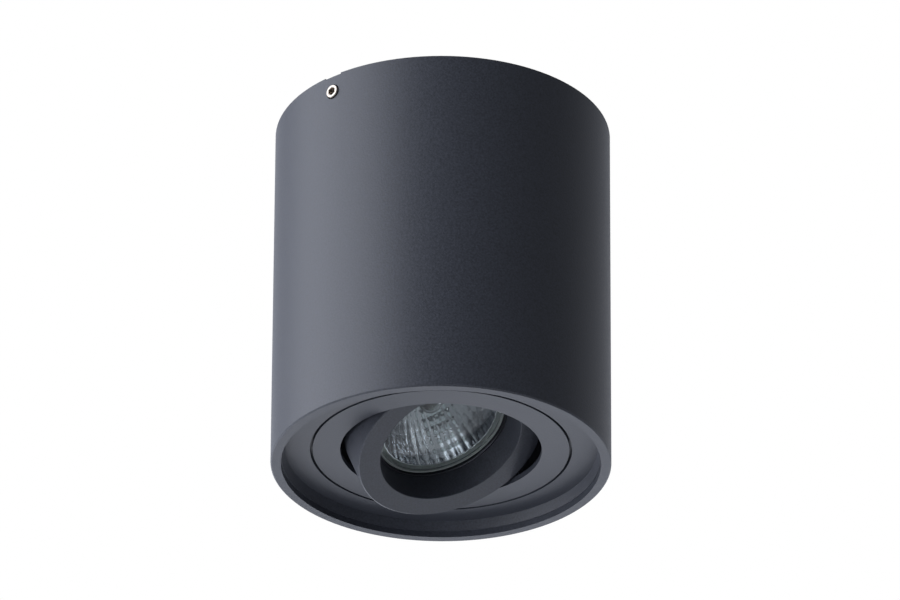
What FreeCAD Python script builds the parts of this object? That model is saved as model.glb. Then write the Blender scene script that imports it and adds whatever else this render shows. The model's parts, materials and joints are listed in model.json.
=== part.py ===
"""Surface mounted ceiling spotlight: a round housing with a lamp cup that swivels and tilts.

Millimetres. The origin is the centre of the face that lies on the ceiling. +Z points up, into the ceiling,
and +X runs along the mounting bracket. The lamp is turned and tilted as in the photograph.
"""

import FreeCAD, Part
import math
import os
import re

import Sketcher
from FreeCAD import Placement, Rotation, Vector

SIZES = {
    # housing tube
    "tube_d": 125.0,  # outside
    "tube_length": 137.0,
    "tube_wall": 3.0,  # above the seat
    "rim_wall": 3.8,  # at the mouth
    "rim_bore_depth": 2.4,  # straight bore inside the mouth
    "rim_ledge": 0.35,  # narrow step at the end of that bore
    "seat_height": 6.05,  # face ring's seat above the mouth
    "seat_land": 2.4,  # width of the seat
    "edge_break": 0.5,
    "notch_width": 7.5,  # in the top rim, over each side screw
    "notch_depth": 0.5,
    # side screws
    "side_screw_drop": 6.9,  # axis below the ceiling
    "side_head_d": 5.2,
    "side_head_height": 2.7,
    "side_socket": 3.0,  # across flats
    "side_socket_depth": 1.8,
    "side_shank_d": 3.0,
    "side_shank_length": 4.5,
    "side_web": 1.0,  # tube wall left under the head
    "head_gap": 0.3,  # round the head in its counterbore
    "hole_gap": 0.2,  # round a shank in a clear hole
    "thread_gap": 0.02,  # round a shank in its thread
    "seat_gap": 0.05,  # between pieces that seat on each other
    # mounting bracket
    "strip_width": 28.0,
    "strip_clearance": 4.0,  # strip's corners to the tube's bore
    "strip_thickness": 1.5,
    "tab_width": 14.0,
    "tab_length": 11.0,  # from the ceiling down
    "tab_clearance": 0.5,  # tab to the tube's bore, on the middle line
    "bend_radius": 1.0,  # inside of the bends
    "slot_spacing": 92.0,
    "slot_length": 12.0,
    "slot_width": 5.0,
    # cable bush
    "bush_x": -16.0,
    "bush_bore": 7.0,
    "bush_d": 12.0,
    "bush_flange_d": 17.0,
    "bush_flange": 3.5,
    "bush_chamfer": 1.0,
    # terminal block
    "block_x": 28.0,
    "block_length": 20.0,
    "block_width": 28.0,
    "block_height": 13.5,
    "pole_pitch": 9.0,
    "barrel_d": 4.8,
    "barrel_bore": 3.0,
    "barrel_length": 16.0,
    "barrel_drop": 7.0,  # barrel's axis below the bracket
    "clamp_pitch": 8.6,  # between a barrel's two screws
    "clamp_screw_d": 2.8,
    "clamp_head_d": 3.6,
    "clamp_head_sink": 1.0,  # head below the block's lower face
    "block_screw_d": 3.0,
    "block_head_d": 5.2,
    "block_head_height": 1.6,
    # earth terminal
    "earth_x": -1.0,
    "earth_y": -7.0,
    "earth_screw_d": 4.0,
    "earth_head_d": 7.0,
    "earth_head_height": 2.4,
    "earth_washer_d": 9.0,
    "earth_sheet": 0.8,  # thickness of washer and lug
    "lug_d": 8.0,
    "lug_barrel_d": 3.0,
    "lug_barrel_length": 5.0,
    "lug_neck": 1.0,  # between the lug's eye and its barrel
    # wires
    "wire_d": 1.9,
    "wire_pair": 2.04,  # between the two wires in the sleeve
    "sleeve_wall": 0.5,
    "sleeve_length": 9.0,
    "sleeve_drop": 33.0,  # sleeve's middle below the ceiling
    # face ring
    "face_width": 11.25,  # from the seam to the tube's bore
    "face_thickness": 2.0,
    "ring_gap": 0.15,  # face ring in the tube's bore
    "seam": 1.0,  # between face ring and swivel ring
    "pillar_d": 6.0,
    "ring_screw_d": 3.0,
    "ring_screw_length": 4.2,
    "ring_head_d": 5.5,
    "ring_head_height": 1.9,
    # snap ring
    "snap_width": 2.6,
    "snap_thickness": 1.5,
    "snap_groove": 0.8,  # into the tube's wall
    "snap_turn": 325.0,  # degrees
    # swivel ring
    "swivel_width": 10.1,  # flat face from the seam in to the ring's hole
    "swivel_thickness": 2.1,
    "flange_lap": 2.9,  # out over the face ring's back
    "flange_root": 2.5,  # in from the ring's edge
    "flange_thickness": 1.2,
    "cup_gap": 1.2,  # between the ring's hole and the cup
    "friction_thickness": 0.8,
    "friction_width": 3.0,
    "retainer_lap": 4.0,  # retainer ring in over the flange
    "retainer_thickness": 1.2,
    # pivot ears
    "ear_thickness": 1.2,
    "ear_width": 12.0,
    "ear_foot": 5.2,
    "ear_foot_width": 16.0,
    "ear_screw_pitch": 11.0,
    "ear_screw_d": 2.0,
    "ear_head_d": 3.8,
    "ear_head_height": 1.2,
    "ear_thread": 1.4,  # into the swivel ring's back
    # pivots
    "boss_d": 8.0,
    "boss_out": 1.1,
    "boss_in": 1.6,
    "washer_thickness": 1.0,
    "washer_d": 8.0,
    "pivot_d": 4.0,
    "pivot_gap": 0.05,  # running fit of the pivot in its ear
    "pivot_thread_d": 3.0,
    "pivot_thread_length": 3.6,
    "pivot_head_d": 6.4,
    "pivot_head_height": 2.0,
    # tilt cup
    "cup_wall": 1.2,
    "throat_wall": 1.2,
    "lip_depth": 10.9,  # lip's face below the pivot axis
    "lip_proud": 0.1,  # lip past the face ring with the lamp straight down
    "lip_thickness": 1.8,
    "lip_break": 0.4,
    "mouth_clearance": 2.3,  # lamp to the mouth, on the radius
    "throat_clearance": 0.65,  # lamp to the throat in front of it, on the radius
    "skirt_rise": 5.5,  # skirt's top above the pivot axis
    "lamp_recess": 11.1,  # lamp's front behind the lip's face
    "lamp_gap": 0.4,
    "shoulder": 1.8,  # ledge behind the lamp's rim, in from its bore
    "shoulder_thickness": 1.8,
    "clip_wire": 1.1,
    "clip_groove": 0.4,  # into the cup's bore
    "clip_turn": 318.0,  # degrees
    "clip_start": 241.0,  # degrees from +X to its first end
    # lamp, a mains reflector lamp of 50 mm with a twist-and-lock base
    "lamp_d": 50.0,
    "lamp_rim": 3.0,
    "lamp_rim_step": 1.9,
    "glass_recess": 0.15,
    "glass_thickness": 1.5,
    "glass_border": 1.0,
    "glass_ledge": 1.2,
    "glass_chamfer": 0.4,
    "reflector_length": 34.0,
    "reflector_waist": 31.0,  # where the bowl meets its neck
    "neck_d": 22.0,
    "bowl_bore": 10.4,  # hole at the bowl's bottom
    "bowl_floor": 29.8,
    "bowl_inner_radius": 50.0,
    "bowl_outer_radius": 60.0,
    "capsule_d": 8.8,
    "capsule_wall": 0.8,
    "capsule_tip": 8.5,  # behind the lamp's front
    "capsule_shoulder": 27.0,
    "pinch_d": 6.4,
    "pinch_start": 29.5,
    "pinch_end": 34.5,
    "pinch_web": 1.0,  # quartz between the capsule's inside and its pinch
    "filament_d": 1.2,
    "filament_height": 17.0,
    "filament_span": 3.8,
    "filament_wire": 0.5,
    "base_d": 25.8,
    "base_lip": 2.5,  # over the reflector's neck
    "base_waist_d": 23.0,
    "base_waist": 40.0,
    "base_taper": 2.0,
    "base_end": 46.5,
    "pin_pitch": 10.0,
    "pin_d": 3.2,
    "pin_length": 4.5,
    "pin_head_d": 4.9,
    "pin_head": 2.0,
    "pin_head_edge": 0.6,
    # lampholder
    "holder_length": 30.0,
    "holder_width": 20.0,
    "holder_height": 15.4,
    "pin_hole_d": 5.2,
    "pin_hole_depth": 8.0,
    "contact_length": 3.6,
    "contact_width": 3.3,
    "contact_thickness": 1.2,
    "cover_thickness": 1.5,
    "cover_inset": 0.5,
    "cover_screw_pitch": 13.0,
    "cover_screw_d": 2.4,
    "cover_screw_length": 7.0,
    "cover_head_d": 4.4,
    "cover_head_height": 1.4,
    # pose in the photograph, degrees
    "swivel_angle": 2.6,
    "tilt_angle": 25.0,
}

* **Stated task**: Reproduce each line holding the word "FreeCAD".

* **Finished answer**:
What FreeCAD Python script builds the parts of this object? That model is saved as model.glb. Then write the Blender scene script that imports it and adds whatever else this render shows. The model's parts, materials and joints are listed in model.json.
import FreeCAD, Part
from FreeCAD import Placement, Rotation, Vector